Ray put the phone away and tried to search out a retail outlet near the balcony where he could get into action if something happened, but he sensed a presence. Turning, his eyes met those of a jihadi gunman not three feet away. The man stared at him quizzically, and in the split second of stillness, Ray saw him trying to solve certain problems. Why, he had to be wondering, is this fellow here, in our uniform? Why is he not Somali? Who was he talking to?
And then he and Ray leaped at each other.

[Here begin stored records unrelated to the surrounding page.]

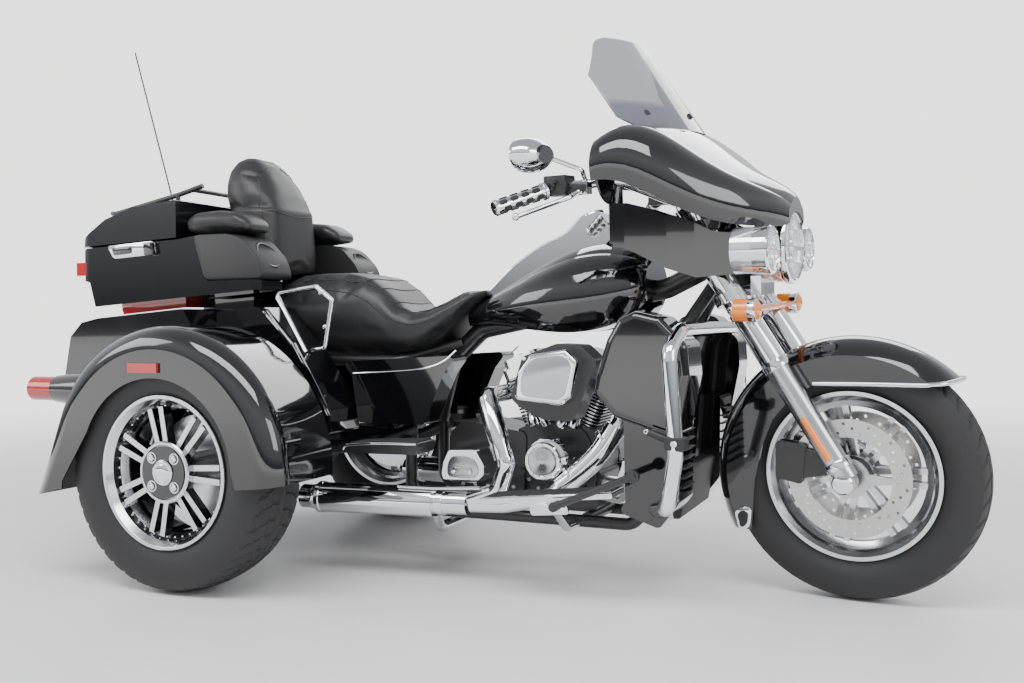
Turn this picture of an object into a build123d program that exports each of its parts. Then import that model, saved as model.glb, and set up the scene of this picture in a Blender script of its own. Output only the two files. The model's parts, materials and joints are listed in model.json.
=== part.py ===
from build123d import *

import os
from math import acos, atan2, cos, degrees, radians, sin, tan

os.makedirs("parts", exist_ok=True)

# A touring trike with a V-twin engine, two driven rear wheels and one steered front wheel.
# Millimetres.  Stations are measured from the rear axle: x forward, y to the left, z up from
# the ground.  Every piece is moved by HOME at the end, so that the origin of the finished
# model is on the ground under the middle of its length.

# ---- driving dimensions --------------------------------------------------------------------
WHEELBASE = 1670
REAR_TRACK = 1144
OVERALL_WIDTH = 1390
FRONT_REACH = 1990          # front of the front tyre
REAR_REACH = 968            # tip of the aerial, behind the rear axle

FRONT_TYRE_RADIUS = 320
FRONT_TYRE_WIDTH = 130
FRONT_BEAD_RADIUS = 203
FRONT_LIP_RADIUS = 216
REAR_TYRE_RADIUS = 323
REAR_TYRE_WIDTH = 205
REAR_BEAD_RADIUS = 190
REAR_LIP_RADIUS = 205

RAKE = 26                   # lean of the steering axis
TRAIL = 110                 # steering axis to tyre contact, on the ground
FORK_ANGLE = 32             # lean of the fork legs
FORK_SPACING = 240          # between the fork legs
STEER_REST = -7.7           # the trike stands with its front wheel turned a little right

SPOKE_PAIRS = 7
WALL = 4                    # body panel thickness
GAP = 6                     # running gap between moving pieces and what they pass
FIT = 0.05                  # radial clearance of a turning shaft in its bore
SEAT = 0.3                  # between curved faces that rest on each other

# ---- places worked out from them -----------------------------------------------------------
ORIGIN_X = (FRONT_REACH - REAR_REACH) / 2
HOME = Location((-ORIGIN_X, 0, 0))
WHEEL_Y = REAR_TRACK / 2
STEER_FOOT = Vector(WHEELBASE + TRAIL, 0, 0)
STEER_LINE = Vector(-sin(radians(RAKE)), 0, cos(radians(RAKE)))
TURN = (
    Location(STEER_FOOT)
    * Location((0, 0, 0), (STEER_LINE.X, STEER_LINE.Y, STEER_LINE.Z), STEER_REST)
    * Location(STEER_FOOT * -1)
)
STEERED = HOME * TURN       # for the pieces that turn with the fork
FRONT_AXLE = Vector(WHEELBASE, 0, FRONT_TYRE_RADIUS)
REAR_AXLE = Vector(0, 0, REAR_TYRE_RADIUS)


# ---- helpers ---------------------------------------------------------------------------------
def side_plane(across, origin=(0, 0)):
    """Upright plane at a station across the trike, facing right, with x forward and z up."""
    return Plane(origin=(origin[0], across, origin[1]), x_dir=(1, 0, 0), z_dir=(0, -1, 0))


def across_plane(station):
    """Upright plane square to the trike's length, y to the right and z up."""
    return Plane(origin=(station, 0, 0), x_dir=(0, 1, 0), z_dir=(1, 0, 0))


def slab(outline, left, right, corner=0, mode=Mode.ADD):
    """Plate with the given side outline, between two stations across the trike."""
    with BuildSketch(side_plane(left)) as side:
        with BuildLine():
            if corner:
                FilletPolyline(*outline, radius=corner, close=True)
            else:
                Polyline(*outline, close=True)
        make_face()
    extrude(side.sketch, amount=left - right, mode=mode)


def bar(points, radius, bend=0, mode=Mode.ADD):
    """Round bar along straight runs joined by arcs."""
    with BuildLine() as path:
        if bend:
            FilletPolyline(*points, radius=bend)
        else:
            Polyline(*points)
    start = Plane(origin=path.line @ 0, z_dir=path.line % 0)
    with BuildSketch(start) as section:
        Circle(radius)
    sweep(section.sketch, path.line, mode=mode)


def barrel(centre, radius, left, right, mode=Mode.ADD):
    """Round drum across the trike, centred on a point of the side view."""
    with BuildSketch(side_plane(left, centre)) as end:
        Circle(radius)
    extrude(end.sketch, amount=left - right, mode=mode)


def block(low, high, mode=Mode.ADD):
    """Rectangular block between two opposite corners."""
    size = [top - bottom for bottom, top in zip(low, high)]
    middle = tuple((bottom + top) / 2 for bottom, top in zip(low, high))
    with Locations(middle):
        Box(*size, mode=mode)


def along_fork(height):
    """Point on the middle line of the fork legs, in the side view."""
    lean = tan(radians(FORK_ANGLE))
    return WHEELBASE + FORK_SET - (height - FRONT_TYRE_RADIUS) * lean


def along_stem(height):
    """Point on the steering axis, in the side view."""
    return STEER_FOOT.X - height * tan(radians(RAKE))


FORK_SET = 12               # fork legs pass just ahead of the wheel's middle
LEG_Y = FORK_SPACING / 2


# ============================== wheels =========================================================
def tyre_profile(radius, width, bead, bead_half, flange):
    """Half section of a tyre on its wheel's plane: radius to the right, width upwards."""
    half = width / 2
    shoulder = (radius - 14, half * 0.86)
    bulge = ((flange + radius) / 2 - 6, half)
    with BuildLine() as outline:
        Polyline((bead, -bead_half), (bead, bead_half), (flange + 1.5, bead_half + 1))
        ThreePointArc((flange + 1.5, bead_half + 1), bulge, shoulder)
        ThreePointArc(shoulder, (radius, 0), (shoulder[0], -shoulder[1]))
        ThreePointArc((shoulder[0], -shoulder[1]), (bulge[0], -bulge[1]), (flange + 1.5, -bead_half - 1))
        Line((flange + 1.5, -bead_half - 1), (bead, -bead_half))
    make_face(outline.edges())


def rim_profile(bead, flange, half_bead, half_lip):
    """Half section of a rim: well, bead seats and rolled lips."""
    well = bead - 22
    skin = 7
    upper = [
        (flange, half_lip),
        (flange, half_lip - 6),
        (bead + 2, half_bead),
        (bead, half_bead - 2),
        (bead - 3, half_bead * 0.70),
        (well, half_bead * 0.35),
    ]
    lower = [(r, -w) for r, w in reversed(upper)]
    inner = [
        (flange - 10, -half_lip),
        (bead - skin, -half_bead * 0.86),
        (bead - skin - 5, -half_bead * 0.62),
        (well - skin, -half_bead * 0.3),
        (well - skin, half_bead * 0.3),
        (bead - skin - 5, half_bead * 0.62),
        (bead - skin, half_bead * 0.86),
        (flange - 10, half_lip),
    ]
    with BuildLine() as outline:
        Polyline(*upper, *lower, *inner, close=True)
    make_face(outline.edges())


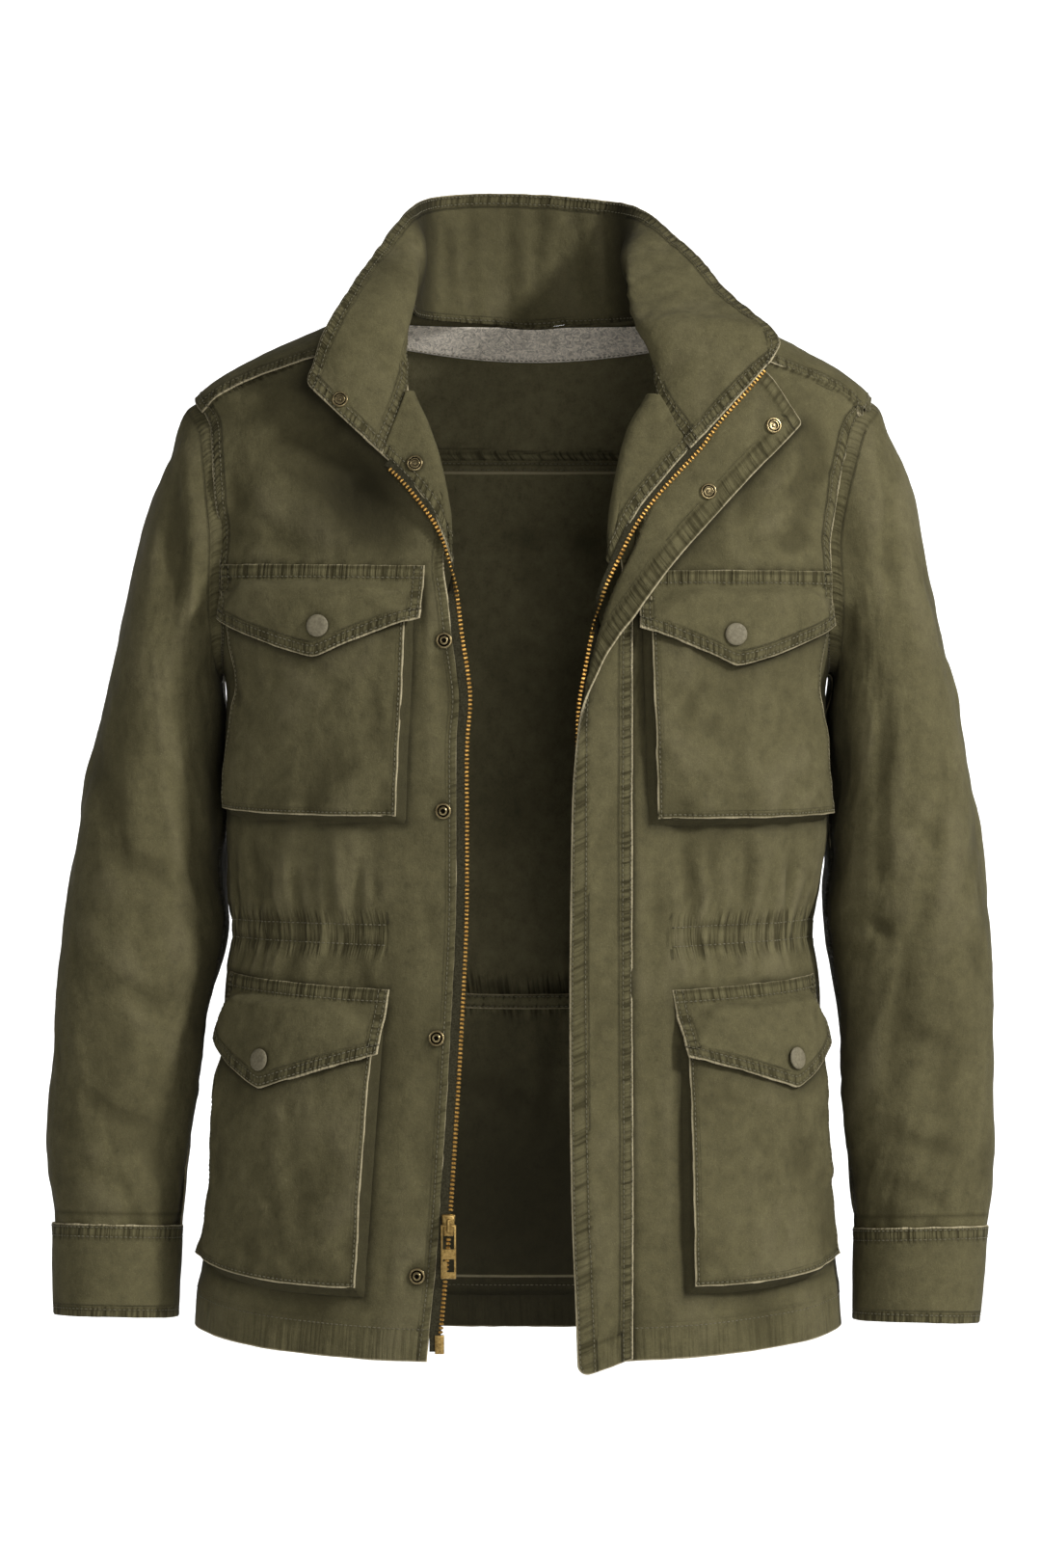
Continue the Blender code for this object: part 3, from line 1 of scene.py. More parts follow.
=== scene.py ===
"""Field jacket, open at the front and filled out as if worn: cloth, stitching, zip and snaps."""
import math
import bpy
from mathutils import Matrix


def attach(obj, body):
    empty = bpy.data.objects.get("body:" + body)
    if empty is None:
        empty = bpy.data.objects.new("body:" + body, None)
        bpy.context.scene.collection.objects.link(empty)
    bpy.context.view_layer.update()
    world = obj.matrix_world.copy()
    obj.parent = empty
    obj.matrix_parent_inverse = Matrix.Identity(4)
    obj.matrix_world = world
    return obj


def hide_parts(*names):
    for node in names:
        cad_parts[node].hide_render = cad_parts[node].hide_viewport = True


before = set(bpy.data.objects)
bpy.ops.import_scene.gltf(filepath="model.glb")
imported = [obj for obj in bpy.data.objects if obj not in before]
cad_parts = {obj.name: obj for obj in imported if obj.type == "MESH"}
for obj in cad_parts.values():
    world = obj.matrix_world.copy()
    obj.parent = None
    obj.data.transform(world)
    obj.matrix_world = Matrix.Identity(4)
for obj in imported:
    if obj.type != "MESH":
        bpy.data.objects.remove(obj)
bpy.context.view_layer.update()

from types import SimpleNamespace

import bmesh
import bpy
import numpy as np
from mathutils import Matrix, Vector

MM = 0.001
BODY = "jacket"
SIDES = {"left": 1, "right": -1}      # the wearer's left is +X

# --- Sizes shared with the solids ----------------------------------------------------------------
CLOTH = 0.0016
DOUBLE = 0.0024
TAPE = 0.001
LAY = 0.0016
NECK_CENTRE_X = 0.009
NECK_HALF_WIDTH = 0.092
NECK_BACK_Y = 0.075
ARM_TOP_Z = -0.06
ARM_BOTTOM_Z = -0.255
ARM_MIDDLE_Y = 0.004
ARM_FRONT_REACH = 0.08
ARM_BACK_REACH = 0.084
ARM_SQUARE = 2.4
HEM_FRONT_Z = -0.7315
HEM_SIDE_Z = -0.717
HEM_BACK_Z = -0.74
WAIST_Z = -0.44
WAIST_BACK_DIP = 0.056
BACK_YOKE_Z = -0.094
SLEEVE_SQUARE = 2.2
SLEEVE_LAST_ROW = 15
CUFF_LAST_ROW = 17
FLAP_CLEARANCE = 0.0036
FLAP_BAND = 0.009
BAG_MOUTH_DROP = 0.018
BAG_CROWN = 0.18
BAG_FULL_SHARE = 0.7
BAG_MOUTH_SHARE = 0.45
NUMERIC_STEP = 0.0005


def hermite(start, start_slope, end, end_slope, t):
    return ((1 + 2 * t) * (1 - t) ** 2 * start + t * (1 - t) ** 2 * start_slope
            + t * t * (3 - 2 * t) * end - t * t * (1 - t) * end_slope)


class SizeTable:
    """Sizes against a first column, read between the rows on a smooth curve.

    The rows are written in millimetres and read in metres; row numbers and the power "square" are plain.
    """
    PLAIN = ("row", "square")

    def __init__(self, columns, *rows):
        data = np.array(sorted(rows)) / [1 if name in self.PLAIN else 1000 for name in columns.split()]
        self.columns = columns.split()[1:]
        self.keys = data[:, 0]
        self.values = data[:, 1:]
        self.slopes = np.gradient(self.values, self.keys, axis=0)

    def at(self, key):
        key = np.clip(np.asarray(key, float), self.keys[0], self.keys[-1])
        i = np.clip(np.searchsorted(self.keys, key) - 1, 0, len(self.keys) - 2)
        span = (self.keys[i + 1] - self.keys[i])[..., None]
        t = (key - self.keys[i])[..., None] / span
        row = hermite(self.values[i], span * self.slopes[i], self.values[i + 1], span * self.slopes[i + 1], t)
        return SimpleNamespace(**{name: row[..., n] for n, name in enumerate(self.columns)})


def named_rows(columns, *rows):
    return [SimpleNamespace(**dict(zip(columns.split(), row))) for row in rows]


TORSO = SizeTable(
    "z       half    centre   front   back    square",
    (30, 70, 12, 35, 40, 2.3), (12, 100, 12, 56, 60, 2.3),
    (0, 130, 12, 68, 75, 2.3), (-20, 176.5, 12, 79, 93, 2.4),
    (-40, 216, 10.5, 88, 106, 2.6), (-60, 240, 8.5, 95, 115, 2.8),
    (-80, 243, 7.5, 100, 120, 2.8), (-106, 250, 5.5, 107, 124, 2.8),
    (-132, 248.7, 3.5, 113, 127, 2.8), (-158, 241.5, 2.5, 118, 128, 2.8),
    (-200, 234.6, 3, 122, 127, 2.8), (-235, 223, 3.5, 124.5, 126, 2.7),
    (-255, 216, 3.5, 125, 125, 2.6), (-310, 215.5, 4, 124.5, 121, 2.5),
    (-360, 215, 4, 123, 117, 2.5), (-406, 211, 1.5, 119, 114, 2.5),
    (-443, 206.5, 0.5, 115, 112, 2.5), (-471, 210.5, 0, 119, 112.5, 2.5),
    (-518, 213, 0, 124, 115, 2.5), (-565, 215, -0.5, 127, 121, 2.5),
    (-635, 220, -1, 129, 127, 2.5), (-700, 229, -2, 130, 130, 2.5),
    (-745, 232, -2.5, 130, 130, 2.5))

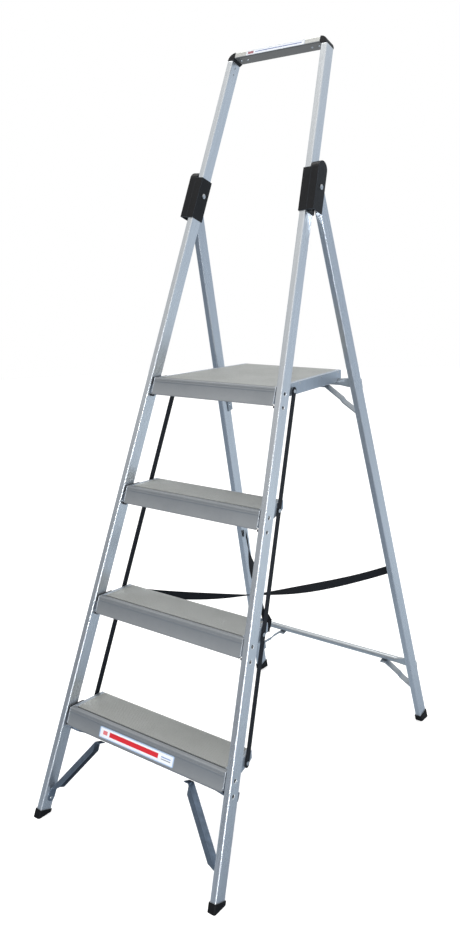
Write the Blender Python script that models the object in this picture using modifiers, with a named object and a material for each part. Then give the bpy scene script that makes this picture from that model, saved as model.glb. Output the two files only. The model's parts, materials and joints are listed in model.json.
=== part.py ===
"""Fold-flat platform step ladder: a fixed front frame with a guard rail, a rear frame hinged to it, and a
platform and three treads that swing up together on two link bars.

Metres, +Z up. The climbing side faces -Y, X runs along the treads, and the origin lies on the floor at
the middle of the ladder's footprint.
"""

from math import atan, copysign, cos, hypot, pi, radians, sin, sqrt, tan

import bmesh
import bpy
from mathutils import Matrix, Vector

# ---------------------------------------------------------------- driving dimensions
# Levels: three treads and the platform, numbered from the floor.
LEVELS = 4
PLATFORM_HEIGHT = 1.120
STEP_RISE = 0.281

# Front stiles: box tubes that lean back and draw together towards the top.
STILE_LEAN = radians(20.4)
STILE_TAPER = 0.069
FOOT_SPACING = 0.5886
STILE_WIDTH = 0.0175
STILE_DEPTH = 0.036
STILE_WALL = 0.0016
TUBE_CORNER = 0.0026

# Guard rail across the top of the stiles.
RAIL_UNDERSIDE = 2.098
RAIL_THICKNESS = 0.0165
ELBOW_REACH = 0.0055
SPIGOT_LENGTH = 0.042

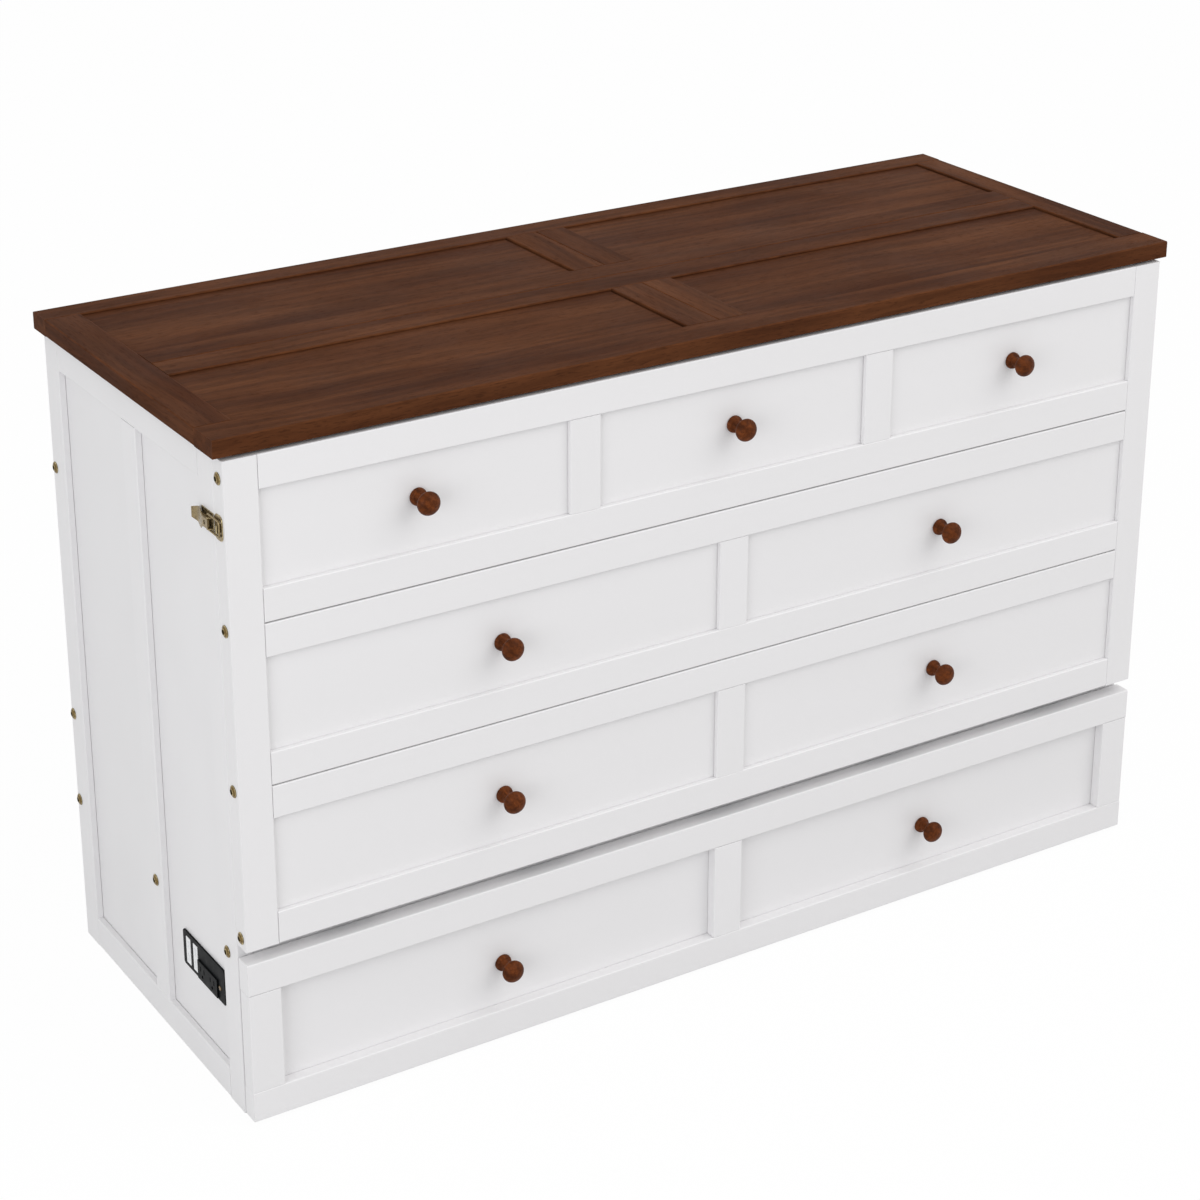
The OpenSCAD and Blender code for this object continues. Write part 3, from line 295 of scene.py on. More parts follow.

Dead Santa, atop his throne, gazed with sightless eyes upon the mortal anguish his passing signified. A woman on the other side of the crowd had also died, of a heart attack. There was a man near the Tilt-a-Whirl who was very, very close to death; he needed blood badly. One of the babies had started to cry and would not shut up. Everywhere, people were giving up or surrendering to bitterness and despair, trying to sneak last phone calls to tell relatives how much they loved them. Worst of all, the odors of colonic release filled the air. Generally it felt like the end of the world in the mass of hostages packed on the byways of the amusement park, dwarfed by the skeletal struts of various thrill rides, mocked by flappity-flapping banners and signs for refreshments and insane Christmas muzak from unstoppable speakers. “Silent night, holy night, all is calm, all is bright,” yadda yadda.
But Mom had seen worlds end before and gotten through, so she was not upset. She held Sally close to her. She did not want Sally looking around, with her bright face and bright eyes. She knew the child’s charisma was like a beacon and that it attracted attention, the wrong kind.
In her native language she prayed to Buddha for deliverance, but she also prayed for death to come to the filth that had engineered this thing. Everywhere she looked, she saw bleakness and turmoil. She continued to steal a handful of dirt into her bag every few minutes or so, as yet unnoticed, uncaught. It was just about time for another load.